He and three others are accused of pocketing hundreds of thousands of dollars from donors to "We Build The Wall," an online crowdfunding campaign which promised to raise funds for a southwest border barrier.

Instead, the indictment states Bannon spent some of the donations on travel, hotels and credit card debt.

"This case should serve as a warning to other fraudsters that no one is above the law, not even a disabled war veteran or a millionaire political strategist," said Philip R. Bartlett, inspector-in-charge of the New York Division at the U.S. Postal Inspection Service, in a statement announcing the charges.

"It's a very sad thing for Mr. Bannon. I think it's surprising," President Trump said Thursday of the charges.

President Trump tried to distance himself from Bannon and the fundraising effort.

"I didn't want to be associated with that," the president explained. "I didn't want to have a wall that was going to have an inferior wall, and I felt this was going to be an inferior wall."

Bannon led the 2016 Trump campaign three months before the election.

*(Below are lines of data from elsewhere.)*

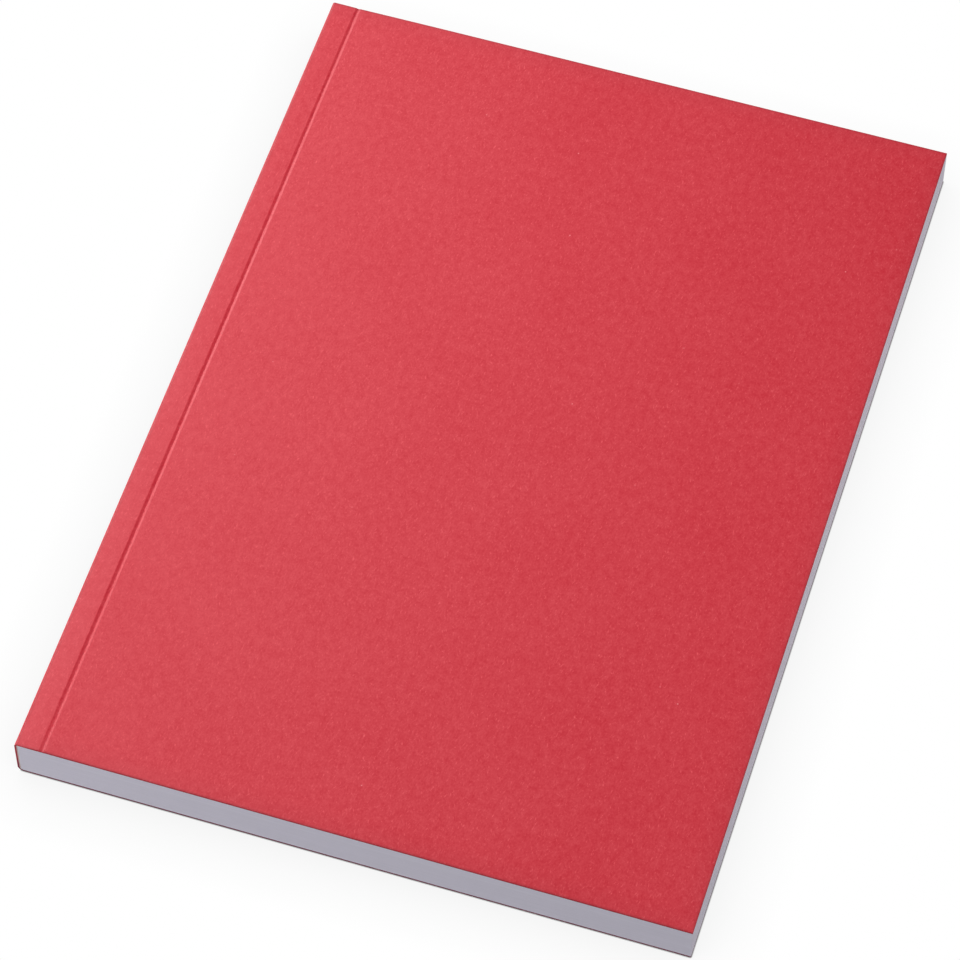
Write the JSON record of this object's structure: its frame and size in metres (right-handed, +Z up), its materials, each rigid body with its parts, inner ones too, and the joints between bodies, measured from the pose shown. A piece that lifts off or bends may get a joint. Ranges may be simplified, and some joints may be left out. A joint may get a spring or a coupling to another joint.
{
  "type": "softcover notebook",
  "caption": "Closed softcover notebook: plain card cover scored beside the spine, with front and back panels that open round a glued block of trimmed leaves.",
  "frame": {"origin": "centre of the closed book's underside, level with the table", "axes": "+X from the spine to the fore-edge, +Y from tail to head, +Z up through the front cover"},
  "size_m": [0.148, 0.21, 0.0106],
  "materials": {
    "cover_card": "matt, dyed through, with fine fibres",
    "leaves": "matt white, trimmed edges",
    "hot_melt": "waxy, slightly yellow"
  },
  "bodies": {
    "book_block": {"page_block": "leaves", "binding_glue": "hot_melt", "spine_cover": "cover_card"},
    "front_panel": {"front_cover": "cover_card"},
    "back_panel": {"back_cover": "cover_card"}
  },
  "joints": [
    {"name": "front_hinge", "type": "hinge", "parent": "book_block", "child": "front_panel", "pos_m": [-0.0678, 0, 0.01064], "axis": [0, -1, 0], "range_deg": [0, 178]},
    {"name": "back_hinge", "type": "hinge", "parent": "book_block", "child": "back_panel", "pos_m": [-0.0678, 0, 0], "axis": [0, 1, 0], "range_deg": [0, 178]}
  ]
}
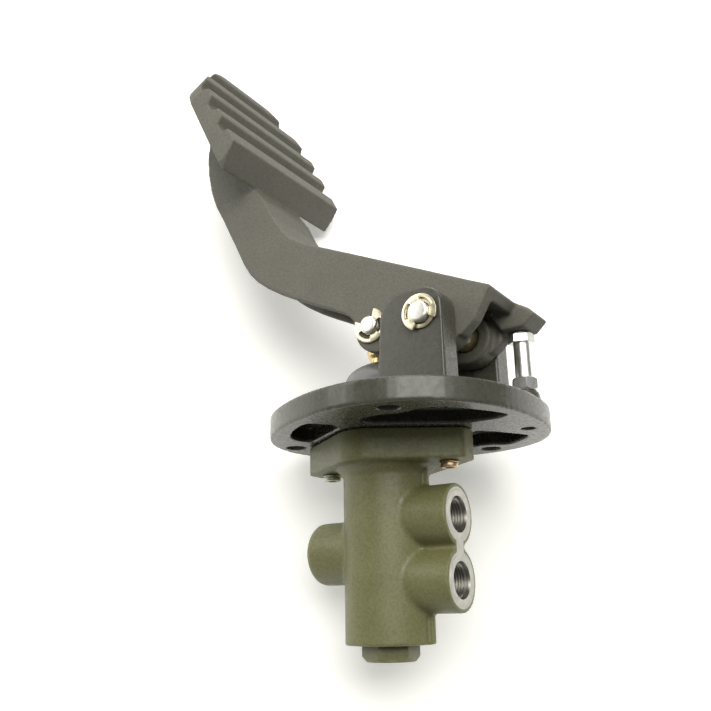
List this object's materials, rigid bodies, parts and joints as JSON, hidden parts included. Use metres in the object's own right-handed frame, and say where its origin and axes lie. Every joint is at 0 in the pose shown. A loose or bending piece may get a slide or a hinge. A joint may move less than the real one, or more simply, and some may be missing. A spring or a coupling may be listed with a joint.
{
  "type": "foot pedal brake valve",
  "caption": "Floor-mounted hydraulic brake valve: a ribbed foot pedal on a lobed cast plate presses a plunger in a ported valve body below.",
  "frame": {"origin": "centre of the mounting plate's underside, which is the face that is bolted down on a floor", "axes": "+Z along the valve axis towards the pedal, +X towards the two stacked ports, Y along the pedal's pivot pin"},
  "size_m": [0.1879, 0.1376, 0.3392],
  "materials": {
    "plate_paint": "semi-gloss paint over a sand casting",
    "pedal_paint": "matt paint over a rough sand casting",
    "body_paint": "satin olive paint over a casting",
    "pin_steel": "bright turned steel",
    "yellow_zinc": "pale yellow zinc plate",
    "bright_zinc": "bright zinc plate",
    "brass": "turned brass",
    "boot_rubber": "slightly shiny blue-grey rubber",
    "black_rubber": "oiled seal rubber",
    "spring_steel": "oiled spring wire"
  },
  "bodies": {
    "valve": {"mounting_plate": "plate_paint", "valve_body": "body_paint", "port_block": "body_paint", "side_port_boss": "body_paint", "end_plug": "body_paint", "plug_seal": "black_rubber", "flange_bolt_left": "yellow_zinc", "flange_bolt_right": "yellow_zinc", "flange_washer_left": "yellow_zinc", "flange_washer_right": "yellow_zinc", "stop_bolt": "bright_zinc", "stop_nut": "bright_zinc", "boot": "boot_rubber", "boot_clamp": "bright_zinc", "pivot_pin": "pin_steel", "pivot_ring_near": "yellow_zinc", "pivot_ring_far": "yellow_zinc", "pivot_washer_near": "yellow_zinc", "pivot_washer_far": "yellow_zinc", "outer_spring": "spring_steel", "inner_spring": "spring_steel", "return_spring": "spring_steel", "plunger_retainer": "pin_steel"},
    "pedal": {"pedal": "pedal_paint", "pivot_bush": "brass", "roller_pin": "pin_steel", "roller_ring_near": "yellow_zinc", "roller_ring_far": "yellow_zinc", "roller_spacer_near": "yellow_zinc", "roller_spacer_far": "yellow_zinc"},
    "roller": {"roller": "pin_steel"},
    "plunger": {"plunger": "brass", "plunger_seal": "black_rubber"},
    "spool": {"spool": "pin_steel", "spring_seat": "pin_steel"}
  },
  "joints": [
    {"name": "pedal_hinge", "type": "hinge", "parent": "valve", "child": "pedal", "pos_m": [0.0284, 0, 0.0464], "axis": [0, -1, 0], "range_deg": [0, 13], "stiffness_Nm_per_rad": 120, "springref_deg": -2.29},
    {"name": "roller_spin", "type": "hinge", "parent": "pedal", "child": "roller", "pos_m": [-0.0076, 0, 0.052], "axis": [0, -1, 0], "continuous": true},
    {"name": "plunger_slide", "type": "slide", "parent": "valve", "child": "plunger", "axis": [0, 0, -1], "range_m": [0, 0.0083], "deforming": ["boot", "outer_spring", "inner_spring"]},
    {"name": "spool_slide", "type": "slide", "parent": "valve", "child": "spool", "axis": [0, 0, -1], "range_m": [0, 0.003], "deforming": ["return_spring"]}
  ],
  "couplings": [
    {"joint": "plunger_slide", "follows": "pedal_hinge", "m_per_rad": 0.036},
    {"joint": "spool_slide", "follows": "pedal_hinge", "m_per_rad": 0.0129}
  ]
}
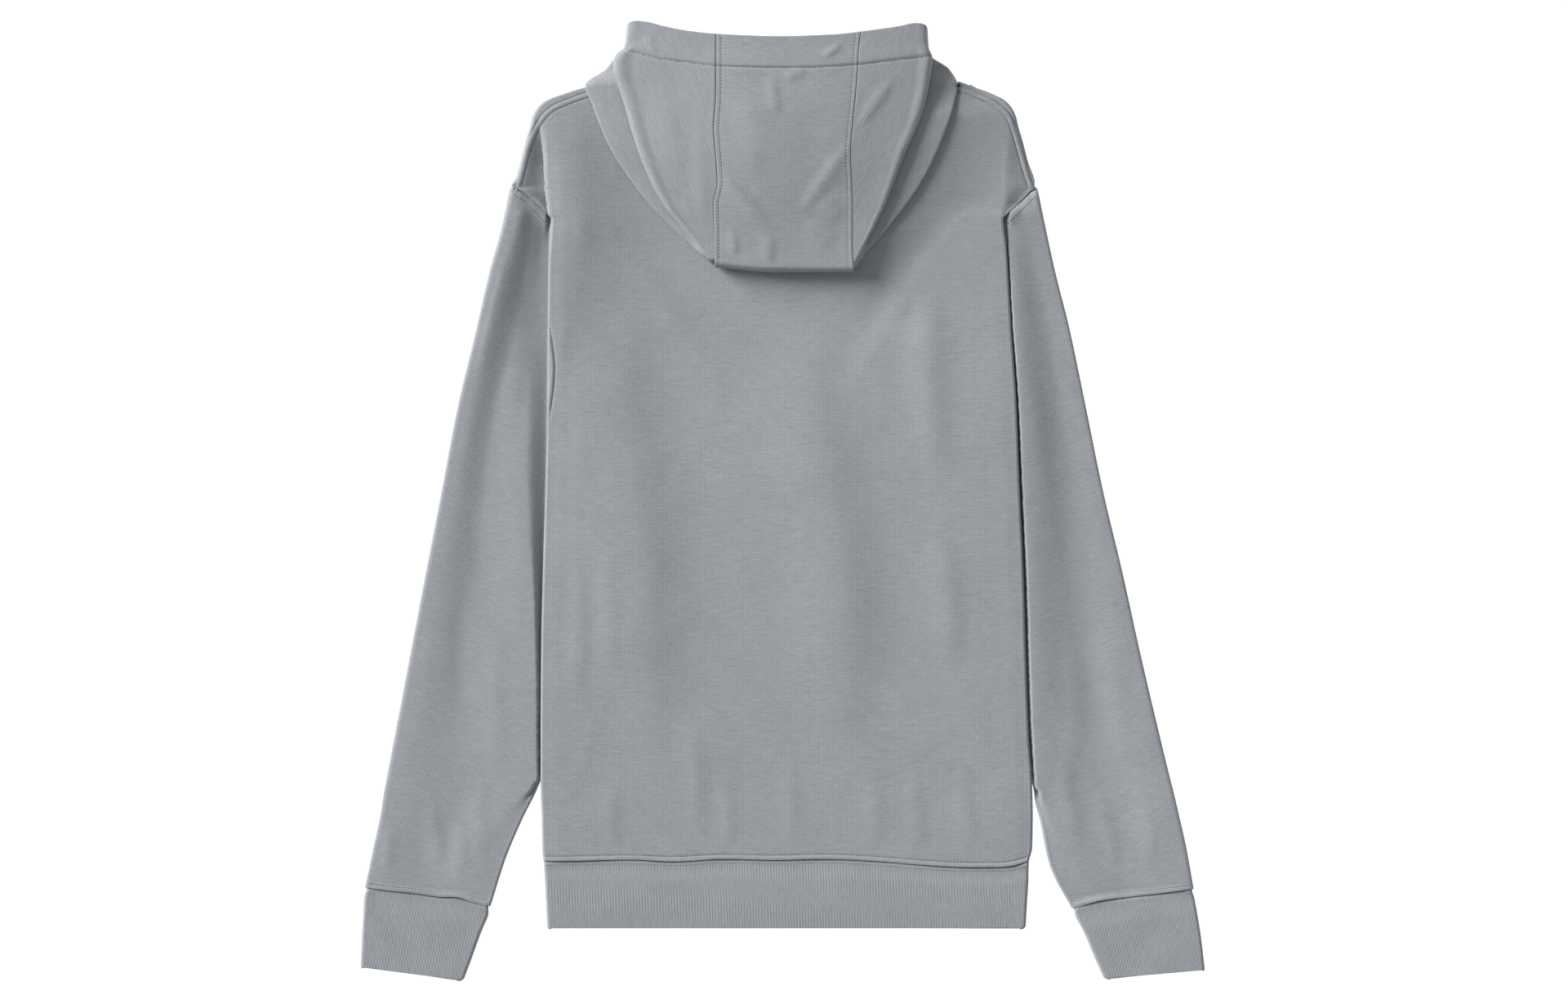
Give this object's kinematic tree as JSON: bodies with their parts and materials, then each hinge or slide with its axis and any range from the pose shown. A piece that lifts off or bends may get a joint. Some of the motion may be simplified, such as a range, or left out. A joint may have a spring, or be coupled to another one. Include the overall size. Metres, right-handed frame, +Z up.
{
  "type": "pullover hoodie laid flat",
  "caption": "Plain grey pullover hoodie laid flat on its front, sleeves beside the body, with its hood folded back over the shoulders and ribbed cuffs and hem.",
  "frame": {"origin": "centre of the bounding box, on the surface that the garment lies on", "axes": "+Y points from the hem to the hood, +Z points up out of the surface, +X points to the wearer's right, as the garment lies on its front"},
  "size_m": [0.698, 0.7915, 0.0254],
  "materials": {
    "fleece": "heather grey jersey-faced fleece with fine horizontal slubs, matte with a soft nap",
    "rib": "grey fine rib knit, matte"
  },
  "bodies": {
    "root": {"back": "fleece", "front": "fleece", "sleeve_left": "fleece", "sleeve_right": "fleece", "hood_left": "fleece", "hood_right": "fleece", "hood_centre": "fleece", "hem_band": "rib", "cuff_left": "rib", "cuff_right": "rib"}
  },
  "joints": []
}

He went on to become a chief White House strategist — a post he held just six months.

Bannon is the latest person close to the president to face criminal charges.

"It's Roger Stone. It's Michael Flynn. It's Rick Gates, Paul Manafort, Michael Cohen," a reporter told the president Thursday at the White House, referring to other members of his inner circle who have been either charged or convicted of various crimes.

"Well, I have no idea," replied the president.

He went on to criticize the Obama administration.

Prosecutors say Brian Kolfage, a disabled veteran and Trump adviser, used the money to buy a boat, SUV and cosmetic surgery. He previously pledged to never take a cent from the group. 

"We were good stewards to the money, and we built the wall; we followed through on every promise," Kolfage said.

The four men are charged with conspiracy to commit fraud and money laundering. Each charge carries a maximum penalty of 20 years in prison.